HELD: Appeal allowed in part. The statutory purpose of the correctional system supported an interpretation according to which the CSC’s obligation under s. 24(1) extended to the accuracy of psychological or actuarial test results that it used. Ewert did not have to prove that the impugned tools produced inaccurate results. The question to be addressed was whether the CSC’s actions were sufficient to fulfill the legislated standard of all reasonable steps to ensure accuracy, currency and completeness. Section 4(g) of the CCRA represented an acknowledgement of the systemic discrimination faced by Indigenous persons in the Canadian correctional system.

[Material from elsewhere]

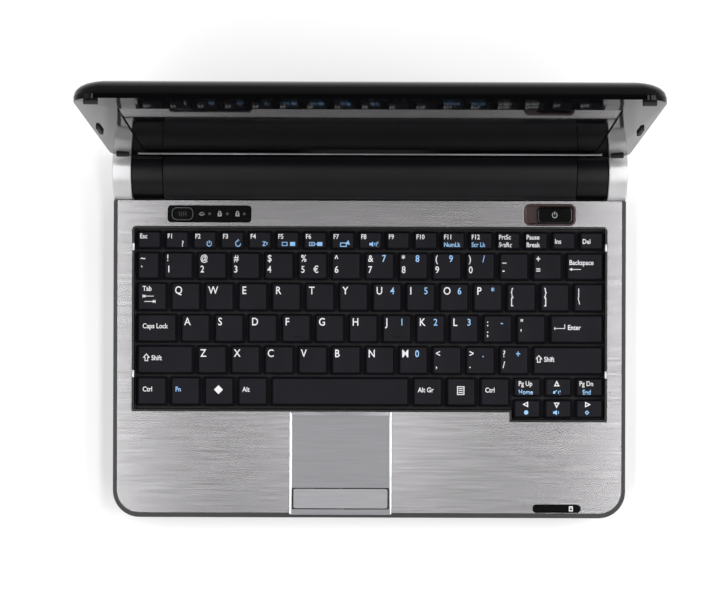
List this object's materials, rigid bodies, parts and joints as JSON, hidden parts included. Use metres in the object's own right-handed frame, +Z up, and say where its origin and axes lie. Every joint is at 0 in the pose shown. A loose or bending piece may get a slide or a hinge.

The clear direction expressed in s. 4(g) and the underlying rationale for that direction strongly supported the conclusion that CSC’s inaction with respect to the concerns raised about the risk assessment instruments fell short of what s. 24(1) of the CCRA required it to do. The finding that there was uncertainty about the extent to which the tests were accurate when applied to Indigenous offenders was not sufficient to establish that there was no rational connection between reliance on the tests and the relevant government objective. Thus, Ewert did not establish that the CSC’s reliance on the tools violated the principle of fundamental justice under s. 7 of the Charter.  Furthermore, Ewert failed to establish infringement of his rights under s. 15 Charter on the basis that the evidentiary record was not sufficiently developed. The Court appropriately exercised its discretion and issued a declaration. Exceptional circumstances included the fact that Ewert had already used the statutory grievance mechanism under the CCRA.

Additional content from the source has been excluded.